I remember going to the main branch of the Detroit Public Library. I remember the huge revolving globe located where the security desk now sits, pressing my hands against the surface of the globe feeling the mountains under my tiny hands, as it went around on its axis. I remember walking up the marble staircase for the first time, when I was 7, to the third floor and being astounded at how huge it was, the stained glass windows, the murals, and the brass arches around the doorways.

I graduated from Wayne State University in 1994.

I started going to the Dally in the Alley long before it was even advertised in the Metro Times, when it was a just a neighborhood get together, when I was 17 years old. I'm almost 31 now. I remember when the residents of Ferry street put on the first annual and only street fair. I remember my first fourth street fair.

I've lived through the renovation/destruction of Old Main. I walked through its marble hallways and cathedral ceilings before they gutted them and replace them styrofoam drop ceilings and dry wall. I used to purposely get lost in its caverns. exploring my way through ancient lockerooms with lockers from the 1897, when it was built. I would walk my dog around it and sometimes, on summer days, we would walk take our walks inside. We would walk up the fire escape and sit outside, watching the traffic on Second go by.

I played in the fountain outside of the Detroit Institute of Arts with a group of little kids. When the temperature is high, and there's no pool to be had, you make do with the friendly neighborhood museum's fountain. We had a ball. I walked home, soaking wet and grinning from ear to ear.

I remember the smell of the lilac bushes that surrounded my old apartment building.

My entire youth spent in the Cass Corridor. I still call it home.
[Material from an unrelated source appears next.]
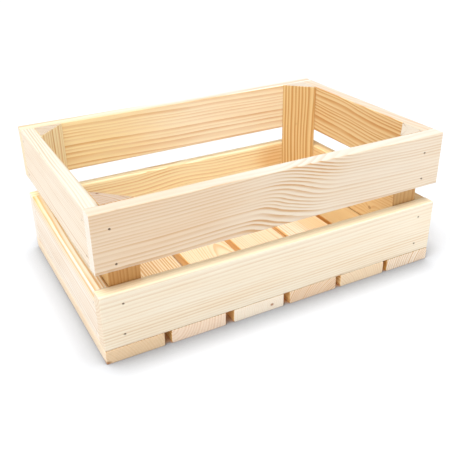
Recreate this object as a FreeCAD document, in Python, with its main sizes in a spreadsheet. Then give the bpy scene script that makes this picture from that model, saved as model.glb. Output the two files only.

I still come alive as soon as I take the Warren exit off the I-75. I'm still not afraid to walk by myself in the middle of the night through campus or around my neighborhood. Even if it is 2:30 in the morning. I still feel great comfort looking up at the clock tower of Old Main or walking into old Marwil's bookstore. I still crave for a meal at the Epicurius Restaurant on Warren.

The hardships and joys I've lived through I wear as a badge of honor. I've found that even those individuals who would love to see Detroit be damned to hell for eternity, even they do the same when they're in another city.

I found that people (I included), whether they chose to or not, who find themselves intertwined with Detroit are brought to the city for a reason. To learn about themselves or about other human beings. We are brought here to live through our own private transformations under the cloak of urban decay, the rawness and beauty of these streets. We are brought here by the fates to be infused with a spirit of resurrection, survival and perseverance.